Exercise details:
Check each line below for the word "three", and copy those that have it.

Provided entries:
****

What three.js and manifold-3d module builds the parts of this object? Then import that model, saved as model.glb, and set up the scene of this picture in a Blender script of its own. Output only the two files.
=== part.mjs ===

****

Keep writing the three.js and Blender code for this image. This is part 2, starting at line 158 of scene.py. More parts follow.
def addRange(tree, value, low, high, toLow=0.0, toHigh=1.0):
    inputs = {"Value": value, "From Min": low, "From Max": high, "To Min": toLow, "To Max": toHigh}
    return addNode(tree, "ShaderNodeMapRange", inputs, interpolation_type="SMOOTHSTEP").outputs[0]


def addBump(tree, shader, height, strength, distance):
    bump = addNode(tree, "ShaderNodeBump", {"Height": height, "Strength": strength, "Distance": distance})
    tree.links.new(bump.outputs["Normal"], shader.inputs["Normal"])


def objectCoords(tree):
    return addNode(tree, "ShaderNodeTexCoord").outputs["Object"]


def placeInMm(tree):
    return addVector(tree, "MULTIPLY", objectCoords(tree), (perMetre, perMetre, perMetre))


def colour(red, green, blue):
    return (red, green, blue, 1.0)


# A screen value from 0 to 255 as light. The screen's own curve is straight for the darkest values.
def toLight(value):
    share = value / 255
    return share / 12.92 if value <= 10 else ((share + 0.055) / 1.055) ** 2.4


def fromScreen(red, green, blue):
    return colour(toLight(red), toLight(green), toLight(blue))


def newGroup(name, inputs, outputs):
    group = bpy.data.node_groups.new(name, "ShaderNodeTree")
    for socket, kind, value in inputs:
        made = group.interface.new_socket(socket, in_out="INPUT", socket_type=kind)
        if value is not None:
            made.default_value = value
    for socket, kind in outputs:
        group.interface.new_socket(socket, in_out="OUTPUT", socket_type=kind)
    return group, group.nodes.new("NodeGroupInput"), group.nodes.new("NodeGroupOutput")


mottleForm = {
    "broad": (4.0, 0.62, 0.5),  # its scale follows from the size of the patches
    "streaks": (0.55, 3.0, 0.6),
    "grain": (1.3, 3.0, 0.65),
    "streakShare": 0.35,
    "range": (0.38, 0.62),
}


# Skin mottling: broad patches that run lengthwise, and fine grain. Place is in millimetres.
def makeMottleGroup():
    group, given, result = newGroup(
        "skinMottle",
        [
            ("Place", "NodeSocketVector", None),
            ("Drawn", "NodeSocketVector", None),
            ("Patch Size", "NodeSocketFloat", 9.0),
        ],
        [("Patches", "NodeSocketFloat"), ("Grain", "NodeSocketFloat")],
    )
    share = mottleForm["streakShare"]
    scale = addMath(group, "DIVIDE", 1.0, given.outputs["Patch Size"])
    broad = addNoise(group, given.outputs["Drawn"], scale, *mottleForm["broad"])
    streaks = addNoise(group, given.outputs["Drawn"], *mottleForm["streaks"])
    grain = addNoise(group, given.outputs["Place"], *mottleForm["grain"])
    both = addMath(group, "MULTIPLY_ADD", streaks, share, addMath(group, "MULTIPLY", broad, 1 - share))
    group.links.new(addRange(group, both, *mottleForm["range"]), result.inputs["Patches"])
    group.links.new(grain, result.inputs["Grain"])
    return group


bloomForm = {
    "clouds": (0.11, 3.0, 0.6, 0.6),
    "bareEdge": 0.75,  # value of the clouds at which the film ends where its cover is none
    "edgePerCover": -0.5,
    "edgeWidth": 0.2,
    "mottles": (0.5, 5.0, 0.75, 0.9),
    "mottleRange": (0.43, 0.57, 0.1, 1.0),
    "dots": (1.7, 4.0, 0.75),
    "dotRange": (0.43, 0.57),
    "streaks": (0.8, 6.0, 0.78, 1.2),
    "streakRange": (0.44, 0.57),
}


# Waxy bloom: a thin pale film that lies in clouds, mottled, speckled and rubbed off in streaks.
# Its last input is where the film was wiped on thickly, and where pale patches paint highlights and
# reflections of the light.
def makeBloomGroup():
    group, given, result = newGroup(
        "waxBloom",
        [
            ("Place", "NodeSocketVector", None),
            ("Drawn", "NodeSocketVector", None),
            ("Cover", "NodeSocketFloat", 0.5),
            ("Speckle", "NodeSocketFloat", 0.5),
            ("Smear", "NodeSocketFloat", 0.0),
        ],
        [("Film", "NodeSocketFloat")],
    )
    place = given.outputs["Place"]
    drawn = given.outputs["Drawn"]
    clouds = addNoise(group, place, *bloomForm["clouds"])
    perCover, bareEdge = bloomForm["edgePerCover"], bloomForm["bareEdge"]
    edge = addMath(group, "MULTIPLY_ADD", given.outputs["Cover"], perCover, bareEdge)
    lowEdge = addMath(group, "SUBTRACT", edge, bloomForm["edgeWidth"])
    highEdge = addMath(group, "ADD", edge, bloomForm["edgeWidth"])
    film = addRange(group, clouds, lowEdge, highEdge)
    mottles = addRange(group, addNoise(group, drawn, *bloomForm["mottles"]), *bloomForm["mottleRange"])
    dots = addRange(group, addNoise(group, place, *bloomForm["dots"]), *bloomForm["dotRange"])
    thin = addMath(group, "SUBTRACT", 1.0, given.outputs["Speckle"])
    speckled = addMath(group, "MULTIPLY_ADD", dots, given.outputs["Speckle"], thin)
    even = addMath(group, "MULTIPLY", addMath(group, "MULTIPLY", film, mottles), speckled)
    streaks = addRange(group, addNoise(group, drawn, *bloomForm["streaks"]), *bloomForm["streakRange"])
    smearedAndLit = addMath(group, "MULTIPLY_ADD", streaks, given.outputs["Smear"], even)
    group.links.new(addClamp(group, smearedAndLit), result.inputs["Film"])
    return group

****

Answer below:
What three.js and manifold-3d module builds the parts of this object? Then import that model, saved as model.glb, and set up the scene of this picture in a Blender script of its own. Output only the two files.
Keep writing the three.js and Blender code for this image. This is part 2, starting at line 158 of scene.py. More parts follow.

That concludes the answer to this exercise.